Se no século XX tivemos projeções otimistas para essa outra cidade,
outra vertente da mesma fonte surge com o desencanto do homem com o
progresso.
Com o tempo, a tecnologia e a ciência de fato conseguiram progredir a
ponto de se ter a possibilidade de produzir mais riquezas do que obtê-las através de
conquistas territoriais, tornando a guerra economicamente dispensável – mas não de
fato erradicada, uma vez que a guerra passou a ter novas utilidades ideológicas e
políticas –, e de viabilizar a produção de alimentos em quantidade suficiente para
erradicar a fome, as produções literárias se tornam amargas e pessimistas e se
voltam para projeções que expressam a impotência e a falta de esperança que
permeiam os homens naquele momento. Márcio Seligmann-Silva justifica esse
estado de espírito do homem moderno no artigo “Do utopismo iluminista ao
(anti)utopismo romântico: a crítica romântica da razão utópica”:
O homem moderno pensa seu nascimento a partir da culpa de estar no mundo. Sua existência é encarada como sendo tão artificial como a de Frankenstein. Ela é despida de transcendência, é um suplemento, enxerto de vida. A ideia da tecnologia como fonte de terror e do fim do homem – encenada de Frankenstein ao Hal de Stanley Kubrick – é a representação mais clara deste homem artificial que se vê como desprovido de sentido e caminhando para a morte. A tecnologia suplementa a queda e expulsão do paraíso: ela também serve para reconstruir aquele espaço “perfeito”. A tecnologia é uma promessa de redenção do trabalho, da culpa e da morte. Mas suas construções, como a torre de Babel, serão sempre catastróficas.
4
Representarão a arrogância, a hybris deste homem decaído. (SELIGMANN-SILVA, p. 310, 2009)

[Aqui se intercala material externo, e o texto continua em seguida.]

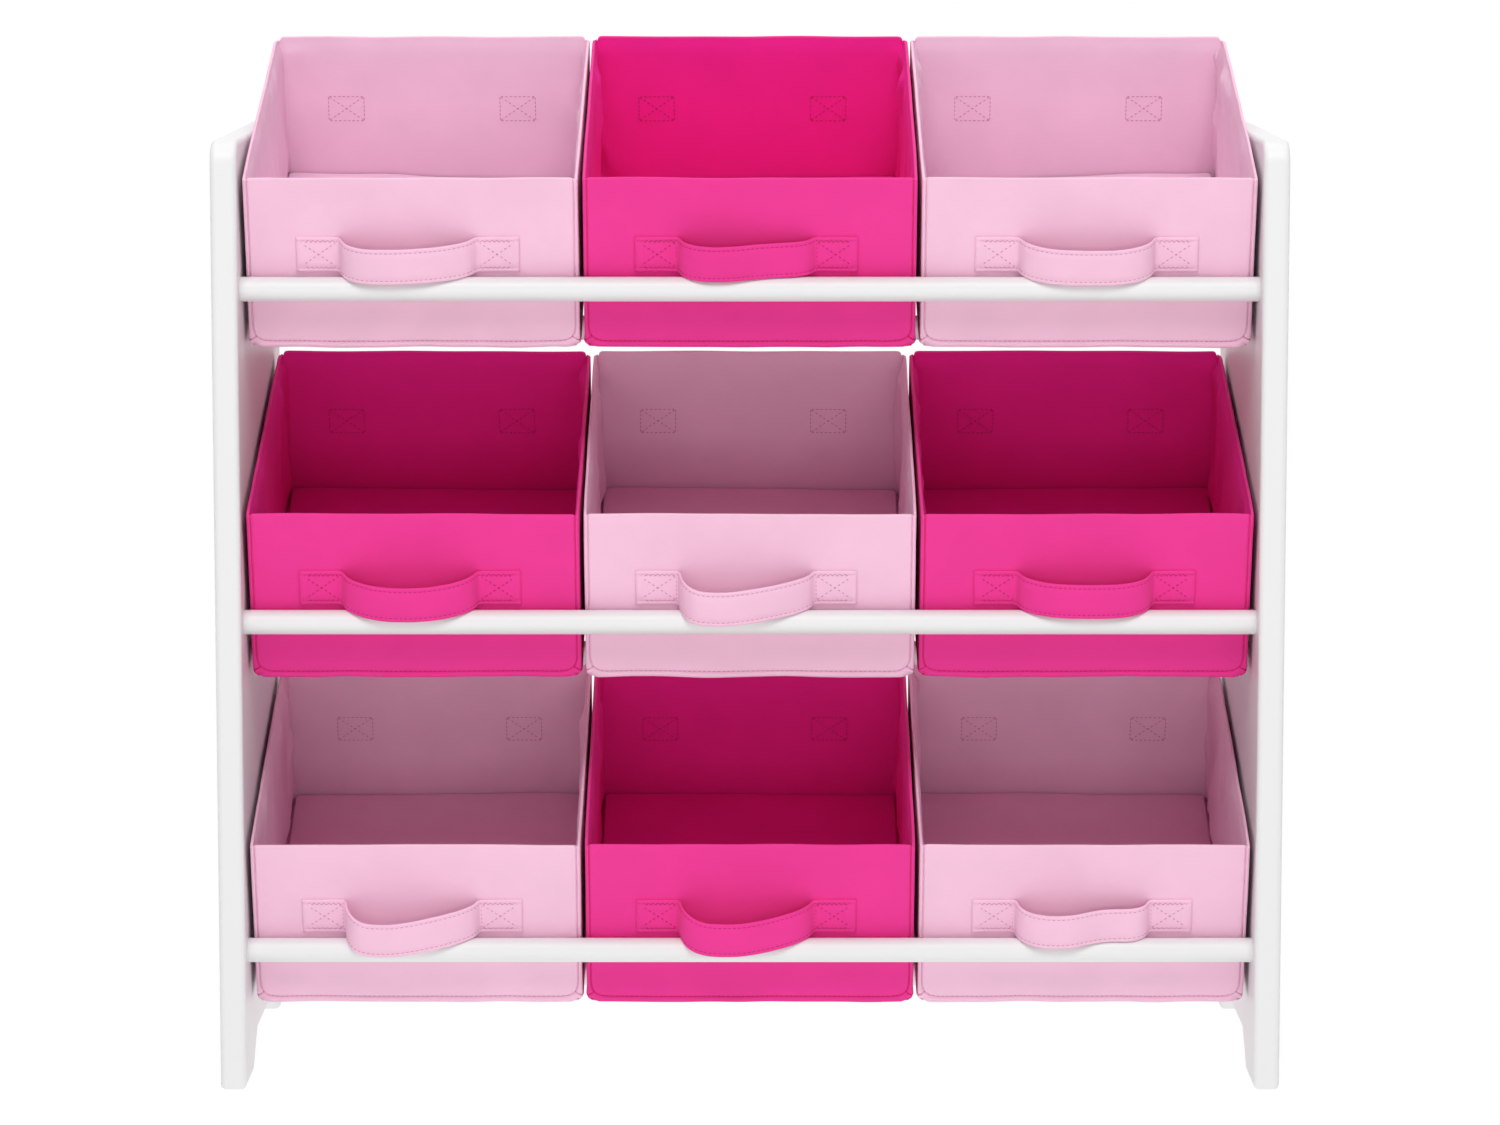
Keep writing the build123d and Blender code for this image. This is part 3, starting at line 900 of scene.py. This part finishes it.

O olhar lançado para esse avanço tecnológico, portanto, muda de
maneira drástica quando o homem perde o sentimento de pertencimento. Ele
percebe que a tecnologia molda sua vida, cria novas necessidades e novos conflitos
que o tornam um híbrido, cada vez menos natural, menos humanizado. Por outro
lado, existe uma mistura de sensações, como encantamento e temor, em relação
aos limites que a ciência consegue atravessar, gerando um conflito entre o
sentimento de arrogância, que leva o homem a pensar ser superior à natureza que o
define, podendo controlá-la e manipulá-la ao seu favor, e o sentimento de culpa e
impotência, pois ousou tocar e tentar mudar aspectos e não consegue controlar as
consequências dessa intervenção. Com uma observação histórica rápida do
passado, a visão distópica estabelece sua vertigem a partir da constatação de que a
atitude ousada sempre leva a humanidade a um estado pior e ainda mais caótico do
estado inicial, apesar da expectativa inicial ter sido de grande esperança de que as
inovações trouxessem a solução para os problemas que assolavam o mundo e
privavam os homens da vida ideal que eles deveriam levar. O que gera uma
frustração e uma desilusão de grandes proporções. O pessimismo, então, torna-se o
tom do discurso, sempre permeado da ideia de que o destino da humanidade é
inexoravelmente desastroso.
Por conta dessa visão ambígua em relação à tecnologia, ao futuro e à
própria viabilidade de existência política da humanidade, as distopias de um modo
geral giram em torno de uma mesma questão, como bem formulou Erich Fromm, no
mesmo posfácio já mencionado: abdicando dos desejos de liberdade, dignidade,
integridade e amor, como é possível que o homem se esqueça de sua humanidade?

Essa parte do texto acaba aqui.